Embodiments of the invention may use fluids further containing
other additives and chemicals that are known to be commonly used in
oilfield applications by those skilled in the art. These include,
but are not necessarily limited to, materials such as surfactants
in addition to those mentioned hereinabove, breaker aids in
addition to those mentioned hereinabove, oxygen scavengers,
alcohols, scale inhibitors, corrosion inhibitors, fluid-loss
additives, bactericides, and the like. Also, they may include a
co-surfactant to optimize viscosity or to minimize the formation of
stabilized emulsions.
While the fracturing fluid has been described as an aqueous medium
based on produced water, it is preferable that before injecting the
produced water into the injection well, a second fluid is
introduced to create a highly conductive flow path with lower
loading levels of a large diameter proppant. This second fluid is
preferably a conventional fracturing fluid other than produced
water. This pre-fracturing process has the advantage of an improved
vertical sweep. With this pre-fracturing process, the produced
water can be injected below fracture gradient, which is the
pressure required to induce fractures in rock at a given depth.
Injecting produced water at below the fracture gradient has the
advantage of achieving a good injection profile across the whole
interval without using large pumping equipment.
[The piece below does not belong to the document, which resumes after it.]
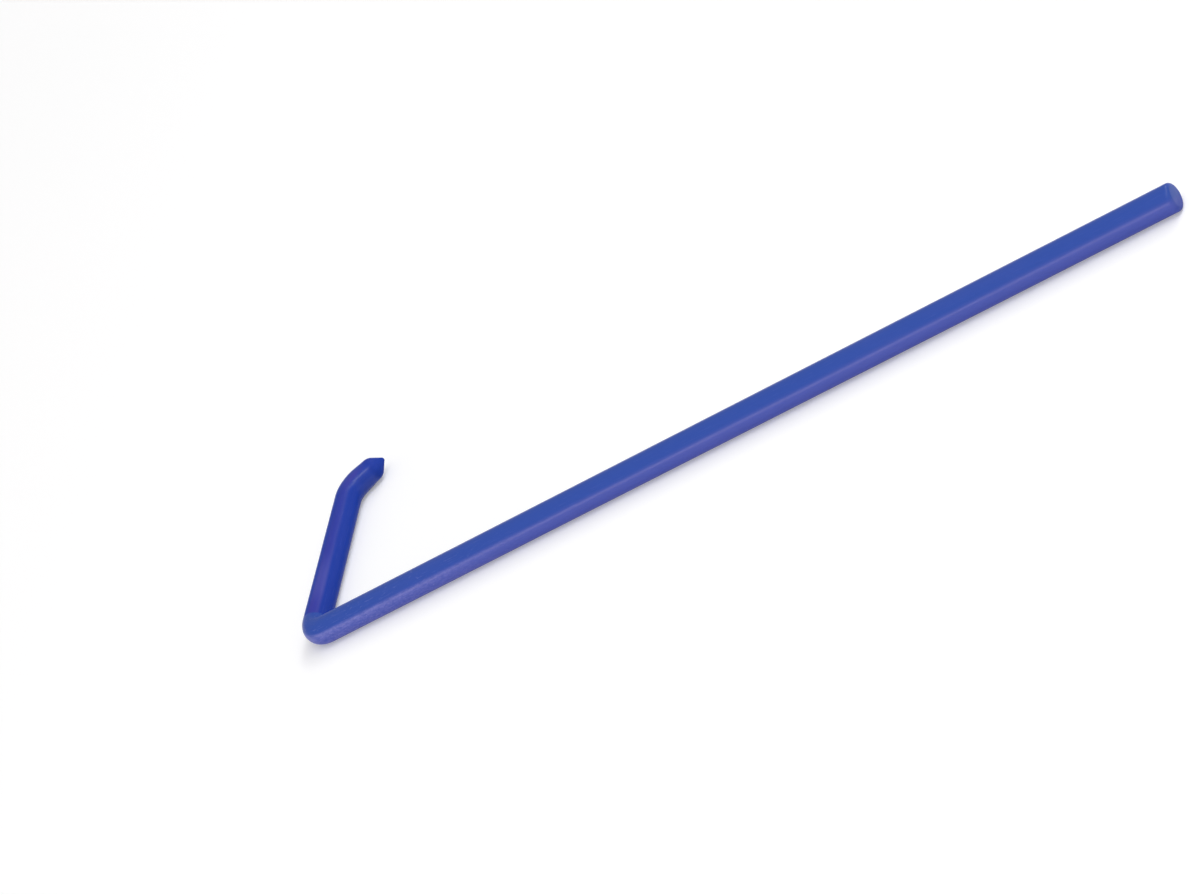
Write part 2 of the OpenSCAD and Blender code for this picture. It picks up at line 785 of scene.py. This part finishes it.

In contrast,
injecting above the fracture gradient can result in high injection
of fluids into one zone thus reducing the overall efficiency and
recovery of hydrocarbons from the layer not receiving
injection.
Therefore, a controlled fracture treatment across the entire
interval can be achieved by the fracturing method according to the
teachings of the present disclosure. The controlled fracture
treatment has the advantages of an improved injection profile, an
improved injectivity rate over time, thereby minimizing or
stabilizing the injectivity rate decline either above or below the
fracture gradient.
The particular embodiments disclosed above are illustrative only,
as the invention may be modified and practiced in different but
equivalent manners apparent to those skilled in the art having the
benefit of the teachings herein. Furthermore, no limitations are
intended to the details of construction or design herein shown,
other than as described in the claims below. It is therefore
evident that the particular embodiments disclosed above may be
altered or modified and all such variations are considered within
the scope and spirit of the invention. Accordingly, the protection
sought herein is as set forth in the claims below.